Political tensions ahead

Some three months after the Brexit vote, the fog is only slowly lifting. In July, the UK Purchasing Managers Index (PMI), a sentiment indicator, dropped 4.8 points to 47.6 only to recover ground in August with a rise to 53.6 points. The majority of purchasing managers have regained their optimism. This may partly reflect the cut in interest rates by the Bank of England (BoE), which also encouraged consumers to continue spending and stabilized the real-estate market.

UK: Lower investment hinders growth

Already, uncertainty related to the Brexit vote has unsettled British companies.

UK: Lower investment hinders growth

Sources: Bank of England, Thomson Reuters Datastream; as of 09/20/2016.

Exports were also supported by the collapse of the British pound. In light of this, we raised our 2016 growth outlook for the United Kingdom from 1.3% to 1.8%. Longer-term, the Brexit threat is expected to be a drag on the economy. It remains unclear what type of access the United Kingdom will be granted to the market of the European Union (EU), partly because the country has yet to clarify its policy on the free movement of people, an EU requirement for single market access. Such uncertainties lead to lower investment, which puts pressure on both the labor market and on consumer spending, ultimately slowing growth.

European Union holds steady

Fears that the Brexit vote would lead to a political destabilization of the EU proved to be exaggerated. It has, however, prompted increased political discussion on reforms to strengthen both the EU and the Eurozone. For now, consensus continues to dominate decision-making within the EU and the Eurozone, which tends to slow down the pace of reforms considerably.

A gradual improvement

The unemployment rate falls and the number of employees rises, increasing the scope for moderate wage increases.

European Union holds steady

Sources: Eurostat, ECB, Thomson Reuters Datastream; as of 09/20/2016.
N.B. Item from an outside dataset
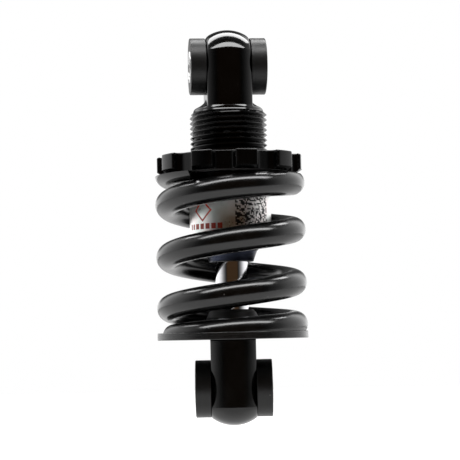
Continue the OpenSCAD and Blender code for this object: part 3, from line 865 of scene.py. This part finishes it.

We have raised our growth forecast for the Eurozone by 10 basis points to 1.5%, which also reflects the solid performance in the first two quarters of 2016. Gradual improvements in the labor market and an uptick in wages is supporting consumption, which remains the economy’s key growth driver. Further stimulus, though limited, is coming from the fiscal side.

In 2017, we expect growth to slow mildly. With more than 7% of the Eurozone’s exports destined for the United Kingdom, the flow of these exports is bound to come under pressure from the uncertainties brought on by Brexit. Additional pressure may also result from other political uncertainties such as Spain’s struggle to form a government, the constitutional reform in Italy in the fourth quarter and the U.S. presidential election. The Netherlands, Germany and France plan to all hold presidential or parliamentary elections in 2017. This, together with the geopolitical crises in the Middle East and the Ukraine, continue to take a toll on investment.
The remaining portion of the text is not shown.